(Before you read this, why not watch the video clip for this segment? You'll see something pretty astonishing: Angela saying something nice about the Macintosh. We hear she's sending that clip as her Xmas greeting this year, since even folks who believe in Santa Claus are going to demand proof for this particular event. Go on, we'll wait.)
Sometimes in life, notes Steve, you have to choose sides. And that's particularly true when it comes to the operating system, the basic software that keeps the hardware going. You've heard of the two big ones: Windows and Mac; Angela notes that there's a third likely contender these days, Linux, but the Duo will save that conversation for another show.
Which leaves us with only the biggest holy war in computing: Apple Computer versus the world. Apple is responsible for not only the Macintosh computer but the Macintosh operating system--which means that the hardware and software work together beautifully, but also that Apple and only Apple controls the prices and dictates which features will be made available.
Mac devotees are legendarily vocal about their preferred machine, but the lion's share of personal computers are nonetheless operating the Windows OS, developed by Microsoft and running machines sold by everyone from Dell and IBM to Abel's Computer Stable and Laundromat. The good news is that a diversity of hardware manufacturers means lots of choices for buyers. The bad news is that with so many companies in the mix and none of them working hand-in-hand with Microsoft, there's a lot of diversity in quality.
Neither Steve nor Angela is willing to get into the whole which-is-objectively-better-Mac-or-PC thing; Angela mumbles something about having a life, and Steve has both kinds of computers in his Captain Kirk-like home office. So Steve lays down a rule of thumb: If you're starting out and you don't know much about computers, get one that's just like the one your really smart friend has--the kind of friend you can call at two in the morning when the tech support line doesn't help.
Great rule, snorts Angela, if you're just starting out--and if your really smart friend hasn't got Caller ID. But nowadays most people are buying their second or fifth computers. They've already got a lot of money, not to mention experience, invested in the platform they already know. It's going to take a lot to get them to change--and most of the time, she says, they shouldn't.

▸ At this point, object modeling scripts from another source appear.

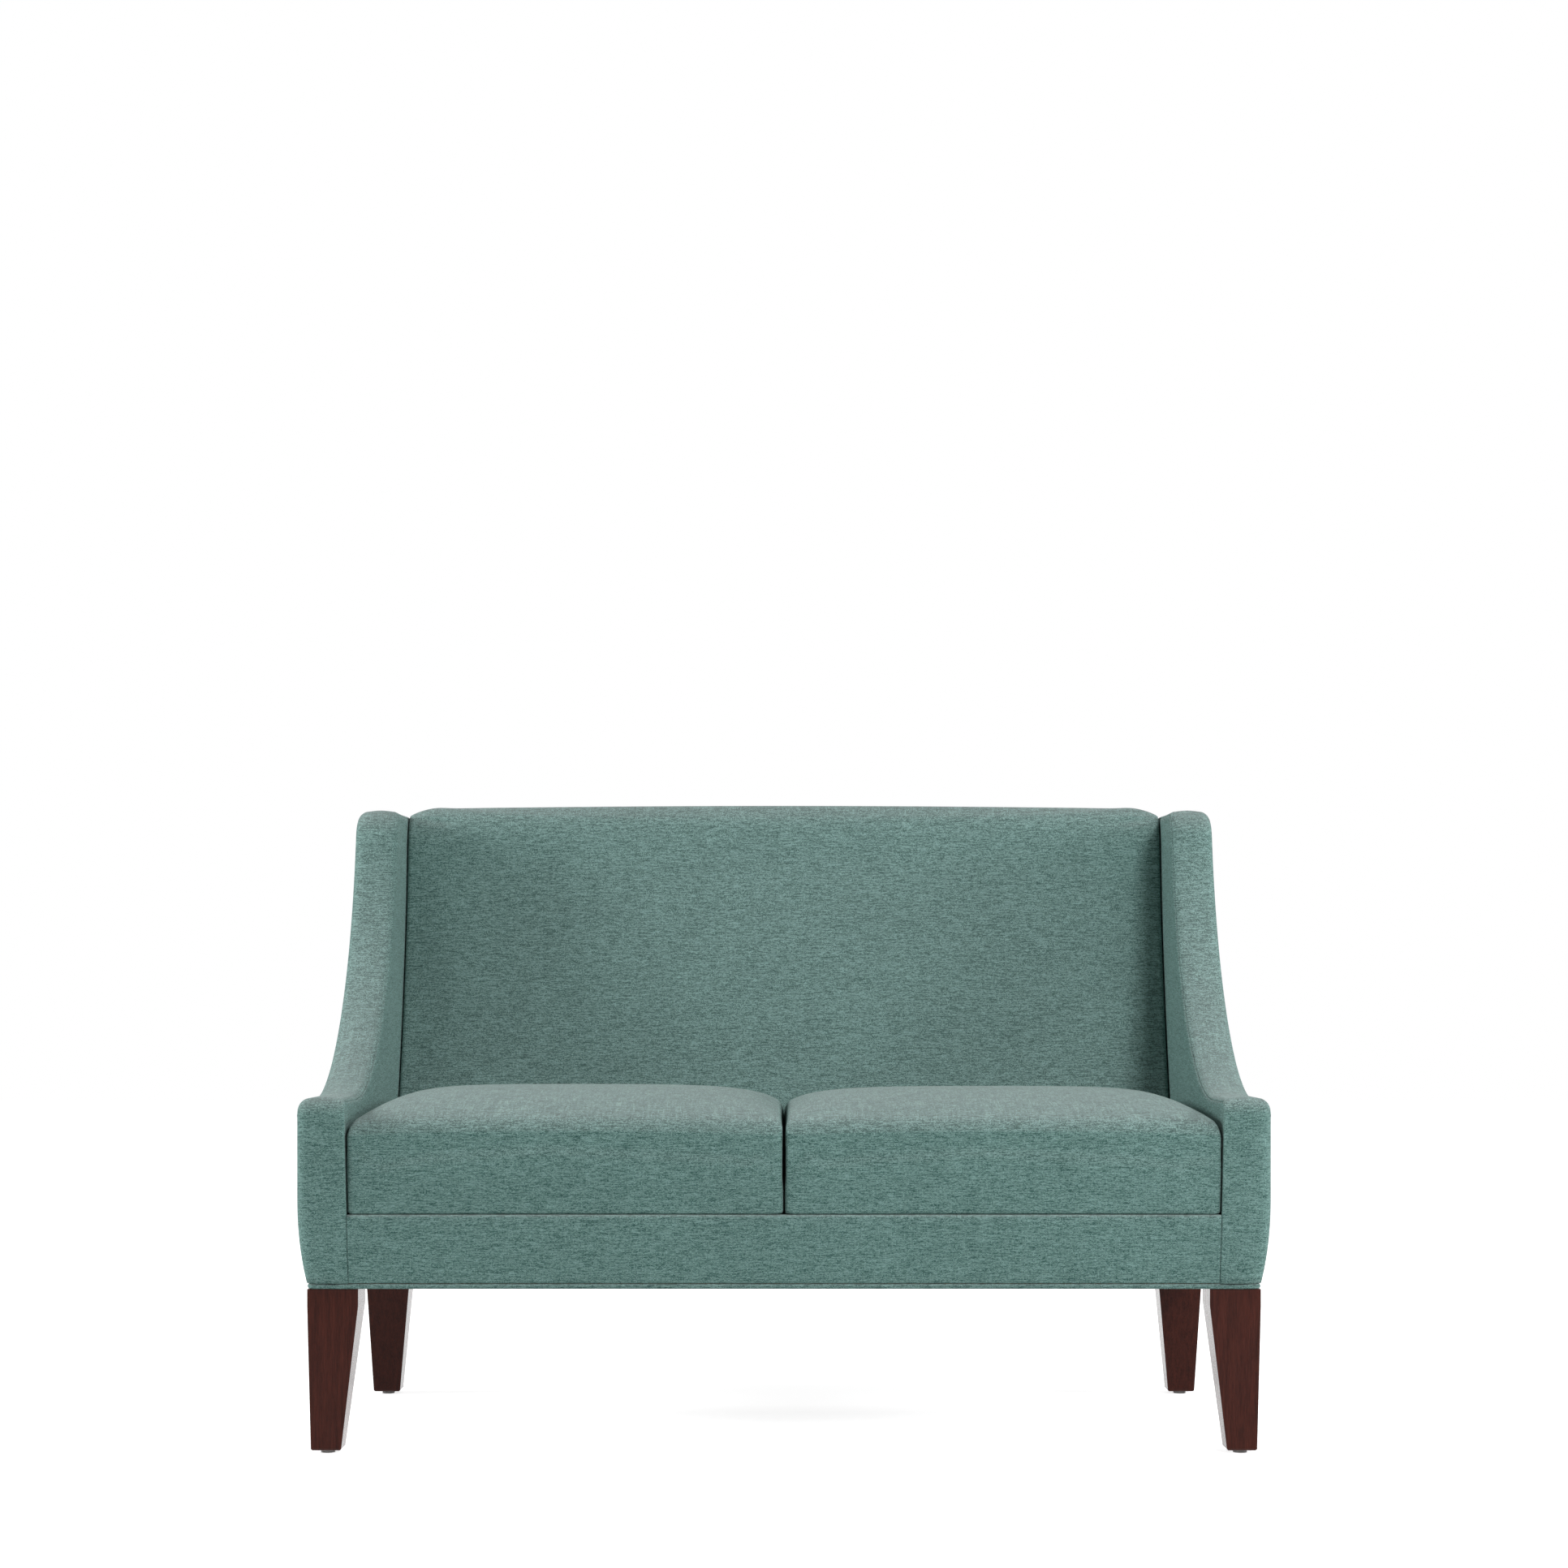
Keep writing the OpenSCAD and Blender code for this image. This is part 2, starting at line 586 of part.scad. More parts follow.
// Places of the pad's rings: evenly over its middle and along the round of its ends
middle_rings = 10;
end_rings = 3;
pad_ring_x = concat(
  [for (k = [0:end_rings - 1]) pad_end_x - pad_end_r * (1 - cos(90 * k / end_rings))],
  [for (k = [0:middle_rings]) (pad_end_x - pad_end_r) * (1 - 2 * k / middle_rings)],
  [for (k = [end_rings - 1:-1:0]) -pad_end_x + pad_end_r * (1 - cos(90 * k / end_rings))]);
module back_cover() {
  color("cadetblue") in_place() difference() {
    loft([for (x = pad_ring_x) at_x(pad_profile(x), x)], pad_cap);
    across(-arm_in_x, arm_in_x) frame_profile(top_rail_z, frame_top_z, -web_t - back_foam_t - over);
  }
}
module outside_sheet(from_t, to_t) {
  high = pad_high_z - soft_gap;
  across(-arm_in_x, arm_in_x)
    polygon([[outside_y(cloth_z) - to_t, cloth_z], [outside_y(cloth_z) - from_t, cloth_z],
      [outside_y(high) - from_t, high], [outside_y(high) - to_t, high]]);
}
module outside_back_board() {
  color("sienna") in_place() outside_sheet(cover_t + slant_gap, cover_t + board_t);
}
module outside_back_cover() {
  color("cadetblue") in_place() outside_sheet(0, cover_t);
}

// Front rail and bottom welt
module front_rail_padding() {
  color("khaki") in_place() union() {
    block([-arm_in_x, cover_t, cloth_z], [arm_in_x, front_rail_y, deck_top_z - cover_t]);
    block([-arm_in_x, front_rail_y, side_top_z], [arm_in_x, deck_front_y, deck_top_z - cover_t]);
  }
}
module front_rail_cover() {
  color("cadetblue") in_place() across(-arm_in_x, arm_in_x)
    polygon([[0, cloth_z], [cover_t, cloth_z], [cover_t, deck_top_z - cover_t],
      [deck_front_y, deck_top_z - cover_t], [deck_front_y, deck_top_z], [0, deck_top_z]]);
}
module base_welt() {
  welt_z = body_z + welt_dia / 2;
  rear_y = outside_y(cloth_z) - welt_dia / 2;
  color("teal") in_place() {
    for (y = [welt_dia / 2, rear_y])
      translate([-arm_out_x, y, welt_z]) rotate([0, 90, 0]) cylinder(d = welt_dia, h = 2 * arm_out_x);
    for (side = [-1, 1])
      translate([side * (arm_out_x - welt_dia / 2), welt_dia, welt_z]) rotate([-90, 0, 0])
        cylinder(d = welt_dia, h = rear_y - welt_dia / 2 - welt_dia);
  }
}

// Legs: the outline seen from the front, crossed with the outline seen from the side
leg_out_x = arm_out_x - leg_set_x;
foot_out_x = leg_out_x - leg_slant_x;
module leg_front_outline() {
  knee_z = body_z - leg_block_h;
  polygon([[leg_out_x, body_z], [leg_out_x, knee_z], [foot_out_x, glide_h + leg_chamfer],
    [foot_out_x - leg_chamfer, glide_h], [foot_out_x - leg_foot_w + leg_chamfer, glide_h],
    [foot_out_x - leg_foot_w, glide_h + leg_chamfer], [leg_out_x - leg_top_w, knee_z],
    [leg_out_x - leg_top_w, body_z]]);
}
module leg_side_outline(top_y, top_d, foot_y) {
  knee_z = body_z - leg_block_h;
  polygon([[top_y, body_z], [top_y, knee_z], [foot_y, glide_h + leg_chamfer],
    [foot_y + leg_chamfer, glide_h], [foot_y + leg_foot_w - leg_chamfer, glide_h],
    [foot_y + leg_foot_w, glide_h + leg_chamfer], [top_y + top_d, knee_z], [top_y + top_d, body_z]]);
}
glide_x = foot_out_x - leg_foot_w / 2;
glide_spots = [[glide_x, front_leg_y + leg_foot_w / 2],
  [glide_x, rear_leg_y + rear_leg_kick + leg_foot_w / 2]];
nail_dia = 2.4;
nail_len = 16;
nail_seat = 1.5;
module leg(side, top_y, top_d, foot_y) {
  color("saddlebrown") in_place() on_side(side) difference() {
    intersection() {
      across(leg_out_x - leg_top_w - over, leg_out_x + over) leg_side_outline(top_y, top_d, foot_y);
      translate([0, foot_y + leg_foot_w + top_d, 0]) rotate([90, 0, 0])
        linear_extrude(2 * (top_d + leg_foot_w) + foot_y - top_y) leg_front_outline();
    }
    leg_bolt_set(bore_gap);
    nail_set(bore_gap);
  }
}
module nail_set(gap) {
  for (spot = glide_spots) translate([spot[0], spot[1], nail_seat])
    cylinder(d = nail_dia + 2 * gap, h = nail_len + gap);
}
module glides() {
  color("lightgray") in_place() for (side = [-1, 1]) on_side(side) difference() {
    for (spot = glide_spots) translate([spot[0], spot[1], 0]) cylinder(d = glide_dia, h = glide_h);
    nail_set(bore_gap);
  }
}
module glide_nails() {
  color("silver") in_place() for (side = [-1, 1]) on_side(side) nail_set(0);
}

// Seat cushions
cushion_in_x = cushion_gap / 2;
cushion_out_x = arm_in_x - cushion_side_gap;
// How far the cushion's front edge lies up its rounding
edge_share = 0.85;
round_from_z = cushion_edge_z - cushion_edge_r * edge_share;
under_draw = 7;
under_h = 20;
// Where the underside's middle ring lies, as a share of that height and of its draw
under_share = 0.25;
corner_steps = 4;
// Places of the points between two corners, close together where the top falls away
side_spots = [0.04, 0.12, 0.3, 0.5, 0.7, 0.88, 0.96];
// Insets of the top's rings: as shares of the rounding, and on from there to the middle
edge_rings = [0, 0.06, 0.16, 0.3, 0.55, 1];
crown_rings = [0.08, 0.2, 0.4, 0.7, 1];
// How the rounding and the crown rise from the arm's side, the middle's, the front and the rear:
// their share at the side itself, and the distance in which they rise, as shares of the
// rounding and of half the width
round_rise = [[0.07, 0.15], [0.6, 0.09], [0.25, 0.22], [0.6, 0.3]];
crown_rise = [[0, 0.135], [0.15, 0.15], [0, 0.34], [0.2, 0.2]];
// How much rounder the crown's rings get towards the middle, against their inset
round_share = 0.45;
cushion_half_w = (cushion_out_x - cushion_in_x) / 2;
// Half the width of the crown's last ring, and how far that lies from the cushion's edge
crown_flat = 22;
crown_reach = cushion_half_w - crown_flat;
function ring_corner(cx, cy, r, from) =
  [for (k = [0:corner_steps]) let (a = from + 90 * k / corner_steps) [cx + r * cos(a), cy + r * sin(a)]];
function ring_side(a, b, push) = [for (t = side_spots) a + (b - a) * t + push * 4 * t * (1 - t)];
function cushion_ring(z, inset, draw) = let (
    x0 = cushion_in_x + inset, x1 = cushion_out_x - inset,
    y0 = cushion_front_y + inset, y1 = cushion_rear_y(min(z, cushion_edge_z)) - inset,
    r = (cushion_corner_r + inset * round_share) * (1 - inset / cushion_half_w),
    a = ring_corner(x1 - r, y1 - r, r, 0), b = ring_corner(x0 + r, y1 - r, r, 90),
    c = ring_corner(x0 + r, y0 + r, r, 180), d = ring_corner(x1 - r, y0 + r, r, 270), n = corner_steps)
  [for (p = concat(a, ring_side(a[n], b[0], [0, 0]), b, ring_side(b[n], c[0], [draw, 0]),
      c, ring_side(c[n], d[0], [0, draw]), d, ring_side(d[n], a[0], [-draw, 0])))
    [p[0], p[1], z]];
function rise(d, law, unit) = law[0] + (1 - law[0]) * (1 - exp(-max(d, 0) / (law[1] * unit)));
function rises(gaps, laws, unit) = rise(gaps[0], laws[0], unit) * rise(gaps[1], laws[1], unit)
  * rise(gaps[2], laws[2], unit) * rise(gaps[3], laws[3], unit);
cushion_rear_max = cushion_rear_y(cushion_edge_z);
cushion_mid_y = (cushion_front_y + cushion_rear_max) / 2;
function cushion_top_z(x, y) = let (
    gaps = [cushion_out_x - x, x - cushion_in_x, y - cushion_front_y, cushion_rear_max - y])
  round_from_z + cushion_edge_r * rises(gaps, round_rise, cushion_edge_r)
    + cushion_crown * rises(gaps, crown_rise, cushion_half_w);
// Lays a ring on the cushion's top, and keeps its low rear corners on the leaning rear side
function on_top(ring) = [for (p = ring) let (
    z = cushion_top_z(p[0], p[1]),
    rear = max(0, (p[1] - cushion_mid_y) / (cushion_rear_max - cushion_mid_y)))
  [p[0], p[1] - max(0, cushion_edge_z - z) * tan(cushion_rake) * rear, z]];
module cushion_form() {
  rings = concat(
    [cushion_ring(seat_base_z, under_draw, 0),
      cushion_ring(seat_base_z + under_h * under_share, under_draw * under_share, cushion_draw),
      cushion_ring(seat_base_z + under_h, 0, cushion_draw), cushion_ring(round_from_z, 0, cushion_draw)],
    [for (u = edge_rings) on_top(cushion_ring(cushion_edge_z, cushion_edge_r * u, cushion_draw))],
    [for (u = crown_rings) on_top(cushion_ring(cushion_edge_z,
      cushion_edge_r + (crown_reach - cushion_edge_r) * u, cushion_draw * (1 - u)))]);
  loft(rings, fan(len(rings[0]), corner_steps / 2));
}
wadding_t = 14;
core_low_z = seat_base_z + wadding_t / 2;
core_high_z = cushion_edge_z - wadding_t;
module cushion_core() {
  across(cushion_in_x + wadding_t, cushion_out_x - wadding_t)
    polygon([[cushion_front_y + wadding_t, core_low_z],
      [cushion_rear_y(core_low_z) - wadding_t, core_low_z],
      [cushion_rear_y(core_high_z) - wadding_t, core_high_z],
      [cushion_front_y + wadding_t, core_high_z]]);
}
// Opening in the cover's rear side, which the zip closes
slot_w = 6;
module zip_slot(low, high) {
  across(zip_mid_x - zip_len / 2, zip_mid_x + zip_len / 2)
    polygon([[cushion_rear_y(low) - wadding_t - over, low], [cushion_rear_y(low) + over, low],
      [cushion_rear_y(high) + over, high], [cushion_rear_y(high) - wadding_t - over, high]]);
}
module seat_cover(side) {
  color("mediumaquamarine") in_place() on_side(side) difference() {
    cushion_form();
    cushion_core();
    zip_slot(zip_mid_z - slot_w / 2, zip_mid_z + slot_w / 2);
  }
}
module seat_foam(side) {
  color("lemonchiffon") in_place() on_side(side) cushion_core();
}
zip_len = 420;
zip_w = 12;
zip_t = 1.2;
zip_lap = 3;
zip_mid_x = (cushion_in_x + cushion_out_x) / 2;
zip_mid_z = (seat_base_z + under_h + round_from_z) / 2;
function zip_face_y(z) = cushion_rear_y(z) + slant_gap;
module seat_zip(side) {
  low = zip_mid_z - zip_w / 2;
  high = zip_mid_z + zip_w / 2;
  color("darkslategray") in_place() on_side(side)
    across(zip_mid_x - zip_len / 2 - zip_lap, zip_mid_x + zip_len / 2 + zip_lap)
      polygon([[zip_face_y(low), low], [zip_face_y(low) + zip_t, low],
        [zip_face_y(high) + zip_t, high], [zip_face_y(high), high]]);
}

front_rail();
rear_rail();
side_rail(-1);  // side_rail_left
side_rail(1);  // side_rail_right
centre_rail();
corner_blocks();
rail_dowels();
arm_panel(-1);  // arm_panel_left
arm_panel(1);  // arm_panel_right
arm_base(-1);  // arm_base_left
arm_base(1);  // arm_base_right
back_post(-1);  // back_post_left
back_post(1);  // back_post_right
back_centre_post();
back_top_rail();
back_dowels();
seat_webbing_long();
seat_webbing_cross();
seat_deck();
dust_cover();
back_webbing();
back_foam();
back_cover();
outside_back_board();
outside_back_cover();
arm_foam(-1);  // arm_foam_left
arm_foam(1);  // arm_foam_right
inside_arm_cover(-1);  // inside_arm_cover_left
inside_arm_cover(1);  // inside_arm_cover_right
outside_arm_cover(-1);  // outside_arm_cover_left
outside_arm_cover(1);  // outside_arm_cover_right
arm_band(-1);  // arm_band_left
arm_band(1);  // arm_band_right
front_rail_padding();
front_rail_cover();
base_welt();
arm_bolts();
arm_tee_nuts();
leg(-1, front_leg_y, front_leg_d, front_leg_y);  // front_leg_left
leg(1, front_leg_y, front_leg_d, front_leg_y);  // front_leg_right
leg(-1, rear_leg_y, rear_leg_d, rear_leg_y + rear_leg_kick);  // rear_leg_left
leg(1, rear_leg_y, rear_leg_d, rear_leg_y + rear_leg_kick);  // rear_leg_right
leg_bolts();
leg_inserts();
glides();
glide_nails();
seat_cover(-1);  // seat_cover_left
seat_cover(1);  // seat_cover_right
seat_foam(-1);  // seat_foam_left
seat_foam(1);  // seat_foam_right
seat_zip(-1);  // seat_zip_left
seat_zip(1);  // seat_zip_right
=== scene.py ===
"""High back settee: upholstery, seams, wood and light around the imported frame.

Shapes are worked out in millimetres, as (across, depth behind the arm fronts, height), and
written to the meshes in metres in the row frame. The right side is built and mirrored.
"""

import json
import logging
import math
from dataclasses import dataclass, field
from enum import Enum
from typing import Callable, Sequence

import bmesh
import bpy
import numpy as np
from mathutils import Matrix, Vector
from mathutils.geometry import delaunay_2d_cdt

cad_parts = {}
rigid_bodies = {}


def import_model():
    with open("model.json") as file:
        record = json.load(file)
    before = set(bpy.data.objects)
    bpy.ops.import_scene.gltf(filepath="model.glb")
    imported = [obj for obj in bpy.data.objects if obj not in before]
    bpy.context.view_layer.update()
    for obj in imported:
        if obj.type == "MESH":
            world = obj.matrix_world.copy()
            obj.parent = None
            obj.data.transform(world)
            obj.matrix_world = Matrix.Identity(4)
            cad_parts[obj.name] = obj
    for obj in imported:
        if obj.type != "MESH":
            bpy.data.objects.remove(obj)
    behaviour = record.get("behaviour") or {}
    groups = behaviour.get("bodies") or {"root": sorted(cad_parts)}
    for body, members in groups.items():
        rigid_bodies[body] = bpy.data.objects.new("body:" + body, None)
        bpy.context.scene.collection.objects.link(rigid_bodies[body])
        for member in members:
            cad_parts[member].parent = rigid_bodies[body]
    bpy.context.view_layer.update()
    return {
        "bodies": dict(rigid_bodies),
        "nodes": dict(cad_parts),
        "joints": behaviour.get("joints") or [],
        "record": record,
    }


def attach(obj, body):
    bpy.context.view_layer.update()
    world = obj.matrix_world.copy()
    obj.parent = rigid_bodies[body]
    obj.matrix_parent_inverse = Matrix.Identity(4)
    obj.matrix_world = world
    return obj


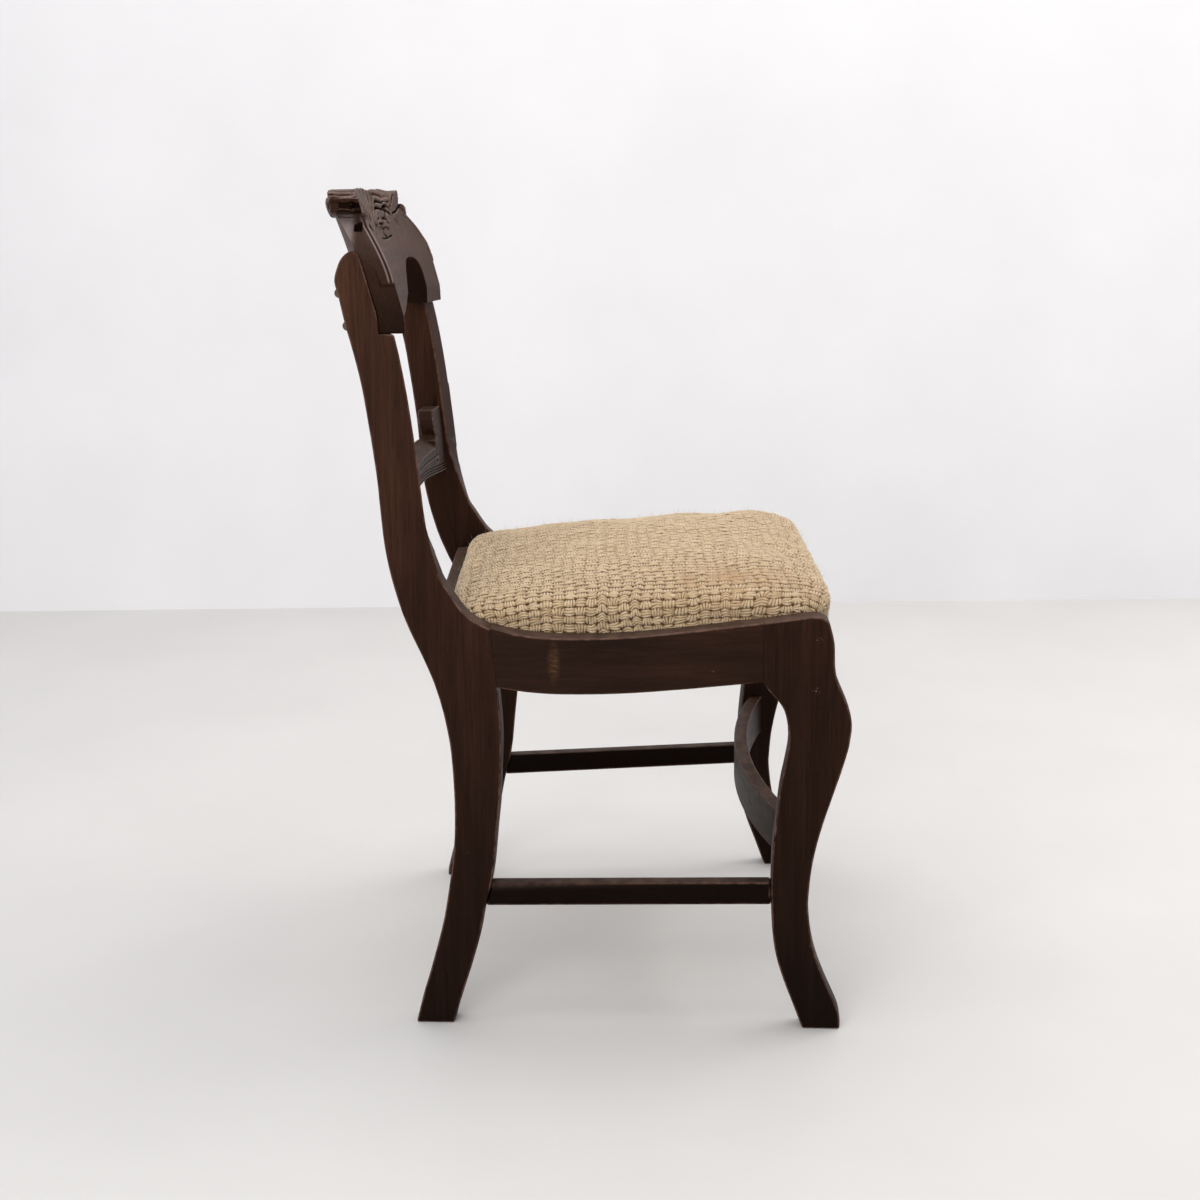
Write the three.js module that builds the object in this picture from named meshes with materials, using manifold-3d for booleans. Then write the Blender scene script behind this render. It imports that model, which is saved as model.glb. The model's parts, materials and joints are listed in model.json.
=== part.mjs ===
// A carved side chair: two flat-sawn side frames, a bowed crest rail, a shaped mid rail and a drop-in seat.
// Millimetres, Z up. The chair faces -Y, X is across it, and it stands on Z = 0.

import * as THREE from 'three';
import { mergeVertices } from 'three/addons/utils/BufferGeometryUtils.js';
import Module from 'manifold-3d';

const wasm = await Module();
wasm.setup();

// Fits
const fit_gap = 0.3;
const cut_overrun = 6;
const merge_distance = 0.0001;
const lathe_merge_distance = 0.001;
const seat_side_gap = 1.2;

// Side frames: every board in a frame is cut from stock of one thickness.
const board_thickness = 24;
const front_half_width = 235;
const frame_toe_in = THREE.MathUtils.degToRad(3.43);
const rear_joint_forward = -279;
const side_rail_length = 269;
const front_joint_forward = rear_joint_forward + side_rail_length;
const rear_joint_lean = 5.5;
const rail_top_rear_height = 422.5;
const rail_rise = 7;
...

Steve agrees, for the most part. What might move somebody from Mac to Windows is something that doesn't exist in MacLand, such as ultralightweight laptops or the tablet and Media Center machines mentioned earlier. Gamers will also find more offerings on Windows machines, and Steve's beloved Dragon NaturallySpeaking speech-recognition program keeps him tied to the PC as well.
On the other hand, says Angela (in the tone of a PC bigot facing a painful truth), with the Mac you don't get anywhere near the number of severe security problems that are built into every Windows machine. They're virtually free of spyware, adware, viruses, all that bad stuff, and you just about don't have to worry about it. And, she continues, lots of people switch from Windows to Mac, while just about nobody switches from Mac to Windows voluntarily.
As the paramedics step in to revive Angela, Steve comments that there are a lot of extremely attractive programs that are Mac-only, including the ILife suite that comes with every machine, and most of the best video-editing software, like Final Cut Pro. But if you do change platforms, he cautions, remember that you'll also need to replace a lot of software. What runs on Windows won't run on the Mac, and vice versa.
Angela, recovering, notes that in addition to all this, the Mac-PC landscape was in serious flux as the Duo went into the studio. In 2006, the Mac system begins moving away from the PowerPC microprocessors it's using now--a microprocessor being the essential brain inside the box--to Intel processors like the ones in Windows machines. It's not yet entirely clear how those future Macs will handle current software, but eventually current Macs won't be able to run new versions of the operating system. And, of course, Windows moves to a new version called Vista late in 2006--and if Microsoft's next version is anything like its last version, upgrading current machines will be extremely tricky.
In other words, you can't count on any computer you buy now to grow old with you. But isn't that always the case?